Based on the 2007 indie film by the same name, with music by singer-songwriter Sara Bareilles, “Waitress” tells the story of Jenna, a small-town restaurant worker who has a stellar talent for making pies – and is also looking for a fresh start in life. Through much of the musical Jenna is expecting a baby, and in the last scene, set some years later, we meet that child: Lulu.

Advertised for ages 11 and up, “Waitress” deals with plenty of adult themes, including an unexpected pregnancy. Jenna, while fleeing an abusive marriage and trying to make a new life for herself, romantically falls for her gynecologist.

But the story and music are both uplifting.

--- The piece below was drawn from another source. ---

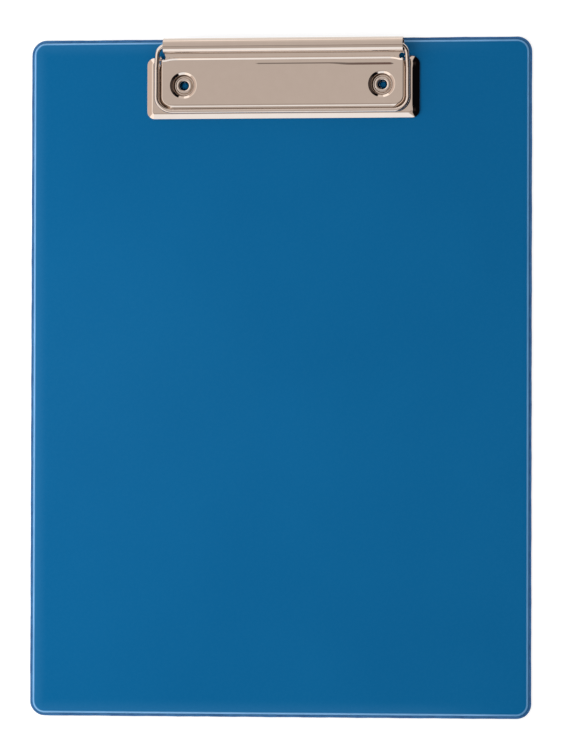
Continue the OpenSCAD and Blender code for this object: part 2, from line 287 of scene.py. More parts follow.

Songs from Bareilles’ score were nominated for both a Tony and a Grammy award.

“Waitress” was directed by Diane Paulus (also director of “Finding Neverland,” coming to Overture in January) and backed by an all-female creative team — another show biz rarity.

Inspiration for ‘Waitress’

The film “Waitress” was released a year after its 40-year-old writer and director, Adrienne Shelly, was murdered by a stranger in New York.

Shelly had written the script in just two weeks while pregnant with her own daughter, Sophie.

“Sophie was the inspiration for the story,” the website for the Broadway show explains. “Like many expectant mothers, Adrienne wondered how motherhood would change her life and impact her career. But just like her main character Jenna, once she saw her baby, she immediately fell in love!”

Addie and Rosalie in Overture Hall

Addie Manthey, left, and Rosie Manson get a look at the vast Overture Hall, where they will perform the role of "Lulu" in the touring Broadway musical "Waitress" in late July. 

Addie’s mom, Stephanie Mantley, was pregnant when she first saw the movie “Waitress,” so it had special resonance for her. “It’s one of my favorite films,” she said.

Addie, who will play Lulu during the Thursday, Friday and Saturday performances of “Waitress,” has already done modeling for local brands such as Kid Trax and American Girl. When her agent contacted the family about the June auditions, Stephanie and Addie watched some YouTube videos of the Broadway show and Addie “said, ‘Oh, that would be so cool!’”

Addie “is such an extrovert. She loves to entertain, so I thought she’d be game. She was totally into it,” her mother said.

Though she’s never acted before, “I like pretending,” Addie explained.

Rosie’s family decided to drive from La Crosse for the Lulu auditions after hearing about them from a friend in Madison.

“They knew we loved the play,” said Rosie’s mom, Kelley Manson. Even before “Waitress” was on Broadway, “I actually started listening to the Sara Bareilles concept album. We really love it,” she said.

“We’re a theater family,” with Kelley, Rosie’s dad and 8-year-old sister all active in La Crosse Community Theatre, she said. (Kelley Manson, in fact, also started acting at age 5.)

Rosie has taken one children’s acting class, but Lulu will be her first stage role. She’s already memorized her part, and will appear in the Tuesday, Wednesday and Sunday performances of “Waitress.”

“She thought it would be fun, so off we went,” said her mom. “I knew it was a once-in-a-lifetime opportunity. Really looking at it overall, the chances of being in a Broadway show are quite slim.”

Rosie and Addie on Overture staircase

Rosie Manson, 5, left, and Addie Manthey, 4, explore the staircase in the Overture Center lobby. Thousands will see the two Wisconsin preschoolers on stage when they share the role of Lulu in the Tony-nominated musical "Waitress" coming to Overture in late July. 

Along with a great line for their acting resumes, Addie and Rosie will be paid for their work, and they and a parent will have a private dressing room backstage, Wolk said.

In casting Lulu, the assistant director looked for girls with a certain ease with adults, an ability to focus and “good energy.” Lulu has two lines in the show: “a lot” and “Hi, Mama!” But her presence needs to be radiant.

The Lulus “really are the center of attention for the last five minutes of the show,” Wolk said.

“They really have to be confident and hold their own.”